With Marlon Mack also signed to the practice squad to help weather Mitchell’s absence over the next two months, the 49ers identified a player who performed far above expectations in Week 1 at a position of need and signed him to the active roster before another team could secure his services.
Tashaun Gipson Graded Out Very Well In Week 1
Despite failing to make the Niners’ 53-man roster, Gipson was elevated to the active roster for Week 1 to extensively replace injured captain Jimmie Ward in the starting lineup. He logged 57 of a possible 58 defensive snaps, was targeted once in coverage, and finished out the game with the second-highest defensive grade (80.3) of any player on the team, according to Pro Football Focus.
Logging 44 snaps at free safety versus seven in the box, five in the slot, and one out wide, Gipson earned a coverage grade of 70.8, which ranked third on the team, and a run defense grade of 77.2, which ranked second. Though the same size is small, Gipson’s Week 1 performance ranks very well league-wide among safeties, earning the eighth-highest defensive grade of any qualifying safety in the NFL, the 16th-highest coverage grade out of 70 qualifying safeties, and the sixth-highest run defense grade among 68 qualifying safeties.
If Gipson can continue to maintain this level of play until Ward returns to the field, the Niners should be just fine at the back end of their defense and have fantastic optionality at the end of the season when all three safeties are fully healthy.

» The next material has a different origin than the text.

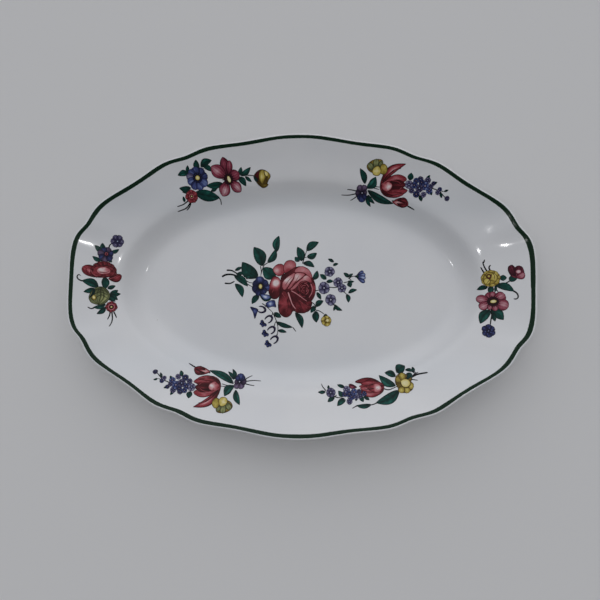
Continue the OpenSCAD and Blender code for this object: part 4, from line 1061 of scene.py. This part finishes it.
# ---- The left spray -----------------------------------------------------------------------------
# A peony with two outer petals, a pansy and a forget-me-not above it, and below it a globe bud in
# olive and a small red daisy on three stems.
left = slide_to("left_globe_bud", (-145.7, -11.1))

twigs = Drawing([ink], FIRST_COAT, slide=left)
for way in ([(-138.8, -22), (-139.2, -25), (-140.4, -28.2)], [(-136.6, -22), (-135.4, -24), (-134, -26.8)],
            [(-137.8, -22), (-137, -27), (-137.4, -30.6), (-138.8, -33.4)],
            [(-141.8, 24), (-141.2, 27.6), (-139.4, 29.4)], [(-146.6, 14.4), (-146, 17)],
            [(-158.6, -0.2), (-161.4, 1), (-162.6, 2.8), (-161.8, 4.6), (-160.2, 4)],
            [(-149.6, -19.2), (-152, -20.4), (-154.8, -19.2)], [(-139, -12), (-141.6, -11)]):
    twigs.line(way, 1.1, 0.7)
twigs.laid("left_stems", "stem_ink")

leaves([
    ((-144.6, 23), (-146.2, 29.4), 4, 0.1), ((-147.4, 21.6), (-151.6, 27.4), 3.6, -0.08),
    ((-140.6, 22.6), (-134.4, 25.2), 3, -0.1), ((-146.4, 16), (-153, 19), 3.4, 0.1),
    ((-143, 18.6), (-139.4, 15), 3.2), ((-144, 4), (-143.6, -5.6), 5.6, 0.04),
    ((-148, -4), (-159.4, 0.4), 6.2, -0.1), ((-151, -5), (-158, -8), 3.8, 0.08),
    ((-142, -4.8), (-136.4, -2.4), 3.2), ((-140, -8.6), (-134.4, -5.6), 3.2),
    ((-140, -9), (-132.6, -8.4), 3.6), ((-140, -9.4), (-134.2, -13), 3.6),
    ((-141.6, -11.8), (-135.8, -14.4), 3.4, 0.1), ((-142.4, -16.6), (-151, -19.4), 3.6, 0.1),
    ((-142.2, -18.8), (-148.2, -24.2), 3.8, 0.1)], left).laid("left_leaves", "leaf_green")

forget_me_not = Drawing([lilac, cobalt], slide=left)
blossom(forget_me_not, (-135.5, 31), 5, 6, 0.34, 0.24, 1, 60, 0.9, 0.14)
for angle in range(60, 420, 60):
    forget_me_not.dot(around((-135.5, 31), angle, 2.9), 0.7, 0.5, 0.2, rim=0.6)
forget_me_not.laid("left_forget_me_not", "blue_enamel")

pansy = Drawing([violet, cobalt, crimson], slide=left)
whorl(pansy, (-143.6, 20.8), 0.22, (
    (20, 5.4, 5, 0.20, 1), (70, 5.8, 5, 0.30, 0), (118, 5.6, 5, 0.26, 1), (165, 6.2, 5.4, 0.36, 0),
    (215, 5.8, 5, 0.28, 1), (262, 5.8, 5.4, 0.34, 0), (312, 5.8, 5.2, 0.22, 1)))
pansy.dot((-143.4, 21.2), 1.9, 0.05, 0.0)
pansy.hoop((-143.3, 21.2), 0.9, 0.5, 0.55, 2)
pansy.laid("left_pansy", "violet_enamel")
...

The San Francisco 49ers Have Two Of The Top-10 Safeties Of Week 1
While Gipson’s efforts in Week 1 were exceptional for a practice squad elevatee, the play of his partner in crime, Hufanga, was arguably the most welcomed surprise of the Niners’ entire Week 1 affair. Logging every single snap for the 49ers against the Bears, Gipson recorded 11 tackles, two tackles for a loss, and an interception in only his fourth career start and looked like a natural replacement for Jaquiski Tartt as the team’s long-term answer at strong safety.
Pro Football Focus similarly took notice of Hufanga’s efforts, scoring the former fifth-round pick out of USC with a defensive grade of 90.8, a coverage grade of 88.0, and a run defense grade of 80.1, which rank second, fourth, and third among qualifying safeties. Splitting his time between the box and the deep half of the field, the only area where Hufanga wasn’t among the best performers in the NFL in Week 1 was as a pass rusher, as his one fruitless blitzing attempt earned him a pass-rushing grade of 59.1.
Fortunately, if Hufanga can continue to make plays against the pass and the run, defensive coordinator DeMeco Ryans will let a few missed blitzes slide in favor of the exceptional efforts he provides both in the box and in coverage.